Both the IOP’s student leaders and its new director, Daniel R. Glickman, have indicated a desire to move beyond Harvard’s Ivy-covered walls. But as Glickman said, such a shift would likely redirect the IOP’s financial resources away from Harvard programs. And though some students brainstormed low-cost ideas, such as replicating certain IOP programs at other colleges, any oversight given to these off-campus programs would drain the IOP’s staff and attention.
But the IOP’s move to the national scene seems more inappropriate because it has not yet mastered the essence of politics here at Harvard. Interestingly enough, an IOP survey aiding this national initiative indicates that students around the nation are more interested in public service and improving the lives of others through community service than through political participation. Yet, to serve and improve the lives of others is, or at least should be, the point of political involvement. And it should also be the essence of programs sponsored by the IOP. But, while some IOP programs (like study groups) are worthwhile and there is a place for high-powered political speakers, other programs too often get bogged down in ineffective committee meetings and uncomfortable formality.
To more faithfully serve its mission, the IOP should focus its on-campus programs more on substance and less on the shallow side of politics. Formal events, while they admittedly play a role in today’s schmooze-filled political scene, do little to promote the goal of politics. In their place should come more programs that engage the Harvard community by informing and discussing serious issues in a productive way, with the potential to effect change. Instead of just reacting to issues, those organizing these programs could pro-actively formulate issues to discuss.
The IOP presently caters to a narrow subset of Harvard’s population—those who are interested in becoming politicians—and does little to encourage widespread student involvement. The change in election procedures for student leaders has reduced the clubby atmosphere somewhat, but increased outreach to student groups and Houses would go even further to address this concern. Were the IOP to establish student outreach coordinators in each House, open to suggestions and useful for mobilizing House political involvement, undergraduates could more easily find a venue for political involvement.

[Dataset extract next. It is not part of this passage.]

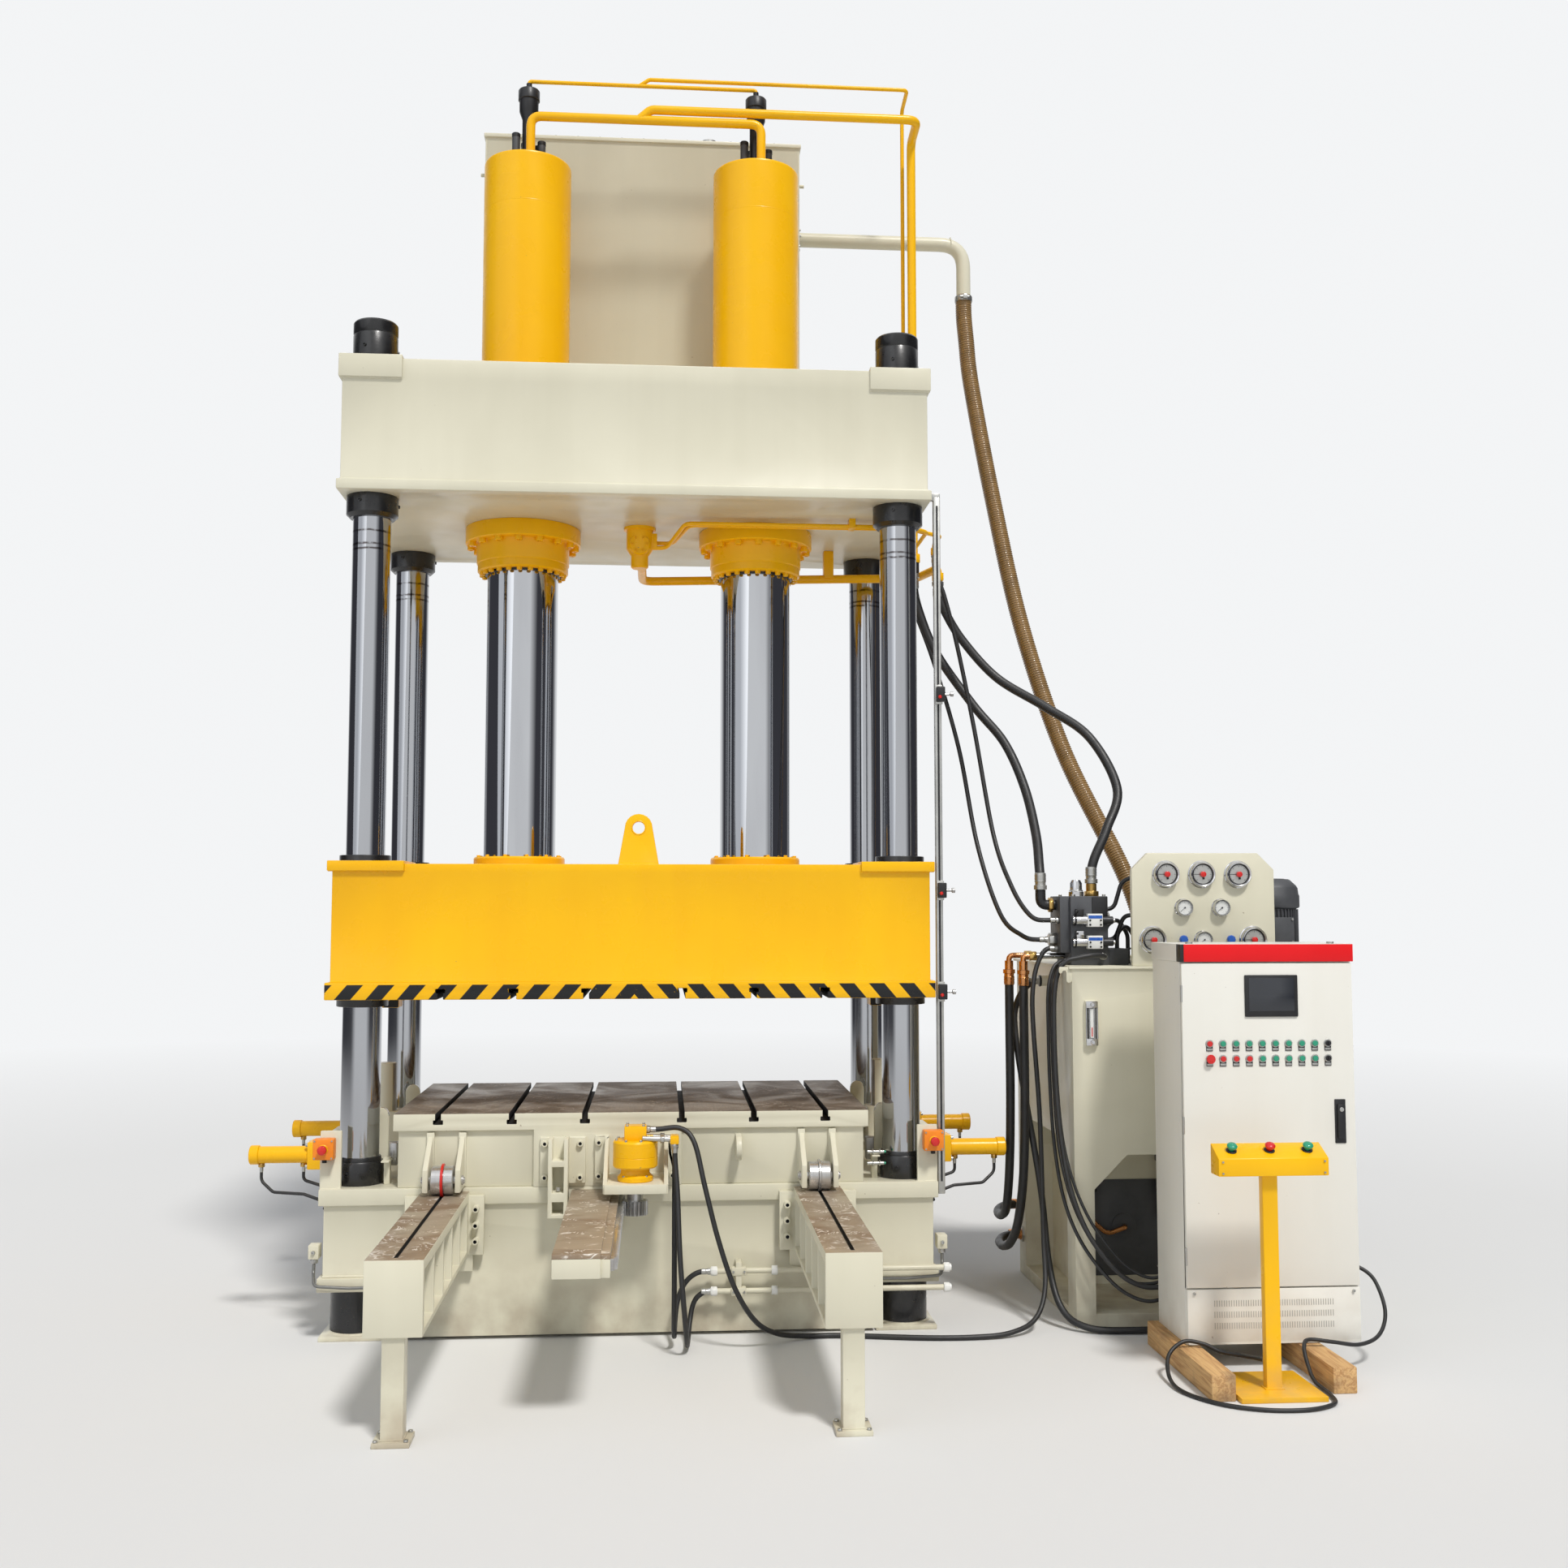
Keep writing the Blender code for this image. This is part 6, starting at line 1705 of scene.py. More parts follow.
@dataclass
class Controls(Assembly):
    """Limit switches on their rail, emergency-stop boxes and the pipes along the bed's front."""

    def build(self) -> None:
        """Makes the rail with its switches, both stop boxes and the hard pipes."""
        f = self.finish
        rail = Shape("sensor_rail_post", f.zinc, f.black, f.red, f.bright)
        x0, x1, y0, y1 = 1.3453, 1.376, -0.725, -0.695
        rail.box((x0, y0, 0.585), (x1, y1, 3.72), 0.003)
        rail.box((1.3403, y0 + 0.003, 0.59), (x1, y1 - 0.003, 0.63))
        rail.box((1.3333, y0 + 0.003, 3.705), (x1, y1 - 0.003, 3.74))
        rail.box((x0 + 0.011, y0 - 0.0012, 0.64), (x1 - 0.011, y0 + 0.001, 3.68), 0.0, 1)
        for z in (2.81, 1.925, 1.474):
            rail.box((x0 + 0.004, y0 - 0.032, z - 0.034), (x1 + 0.012, y0 + 0.004, z + 0.034), 0.004, 1)
            rail.box((x0 + 0.001, y0 - 0.006, z - 0.044), (x1 + 0.004, y0 + 0.006, z + 0.044), 0.002)
            rail.bar((x1 + 0.01, y0 - 0.014, z), (x1 + 0.042, y0 - 0.014, z), 0.012, 3, 20)
            rail.bar((x1 + 0.036, y0 - 0.022, z), (x1 + 0.05, y0 - 0.022, z), 0.022, 3, 24)
            rail.turn(
                [(0, 0), (0.008, 0), (0.008, 0.004), (0.005, 0.008), (0, 0.009)],
                (x0 + 0.018, y0 - 0.031, z - 0.014), FRONT, 2, 20,
            )
        rail.done(slot="steel", nodes=["sensor_rail"])
        for name, side, z in (("l", -1, 0.819), ("r", 1, 0.827)):
            x, face = side * 1.316, -0.7353
            front = face - 0.058
            box = Shape(f"estop_box_{name}_case", f.orange, f.zinc, f.black, f.yellow)
            box.box((x - 0.044, front + 0.018, z - 0.044), (x + 0.044, face, z + 0.044), 0.006)
            box.box((x - 0.044, front, z - 0.044), (x + 0.044, front + 0.0165, z + 0.044), 0.005)
            box.screws([
                (x + dx, front + 0.0015, z + dz) for dx in (-0.036, 0.036) for dz in (-0.036, 0.036)
            ], FRONT, 0.008, 1)
            box.turn([
                (0.0113, 0), (0.021, 0), (0.021, 0.002), (0.0185, 0.004), (0.0113, 0.004)
            ], (x, front, z), FRONT, 3, 40)
            box.bar((x, face - 0.025, z - 0.042), (x, face - 0.025, z - 0.06), 0.02, 2, 24)
            box.done(slot="yellow_paint", nodes=[f"estop_box_{name}"])
            knob = Shape(f"estop_knob_{name}", f.red, f.black)
            knob.turn([
                (0, -0.009), (0.0105, -0.009), (0.0105, 0.013), (0, 0.013)
            ], (x, front, z), FRONT, 1, 32)
            knob.turn([
                (0, 0.012), (0.0115, 0.012), (0.0185, 0.016), (0.02, 0.02), (0.02, 0.027), (0.018, 0.0315),
                (0.013, 0.034), (0, 0.035),
            ], (x, front, z), FRONT, 0, 48)
            knob.done(f"estop_{name}", "red_plastic", [f"estop_button_{name}"])
        y = -0.8
        pipes(
            "hardline_tubes", [[(0.335, y, z), (1.375, y, z)] for z in (0.285, 0.2)], 0.024, 0.05,
            f.ivory_low, slot="steel", nodes=["hardlines"],
        )
        clamp = Shape("hardline_fittings", f.ivory_low, f.zinc, f.white)
        clamp.box((0.445, -0.818, 0.168), (0.47, -0.7353, 0.322), 0.003)
        clamp.box((0.425, -0.822, 0.268), (0.49, -0.779, 0.302), 0.004)
        clamp.box((0.425, -0.822, 0.183), (0.49, -0.779, 0.217), 0.004)
        clamp.screws([(x, -0.8215, z) for x in (0.434, 0.481) for z in (0.285, 0.2)], FRONT, 0.01, 1)
        for z in (0.285, 0.2):
            for x in (0.338, 0.6, 1.352):
                clamp.nuts([(x, y, z)], RIGHT, 0.036, 0.026, 2)
            clamp.bar((0.335, y, z), (0.366, y, z), 0.03, 2).bar((1.36, y, z), (1.385, y, z), 0.03, 2)
        clamp.done()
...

Given its assets and limitations, the IOP must first enhance its own on-campus political programs before going national. Leading by example in Cambridge is the best way the IOP can influence national student political participation.
Dissent: Export IOP's Success to All
We should laud the Institute of Politics’ (IOP) new initiative to expand nationally. This is just another commendable way the IOP is trying to realize its mission of fostering political activism in college students. The IOP is already replete with dinners, speakers and substantive events at which Harvard students can discuss serious issues in a productive way. Programs invite students to engage in weekly and informal discussions on pressing political issues. Student-lead policy groups develop detailed policy proposals that have even been presented in Washington in the past. The IOP lets world leaders speak directly to students about the issues of the day—and then insists that they respond to student questions. High profile media and government officials come to Harvard for semester-long fellowships to generate in-depth discussions with students on significant political issues. The Harvard Political Review stirs debate by publishing a political magazine and the internships program helps to place Harvard students in the policy world directly. By expanding its influence to a national level, the IOP can utilize its resources to impact an even greater number of students than it does already here at Harvard.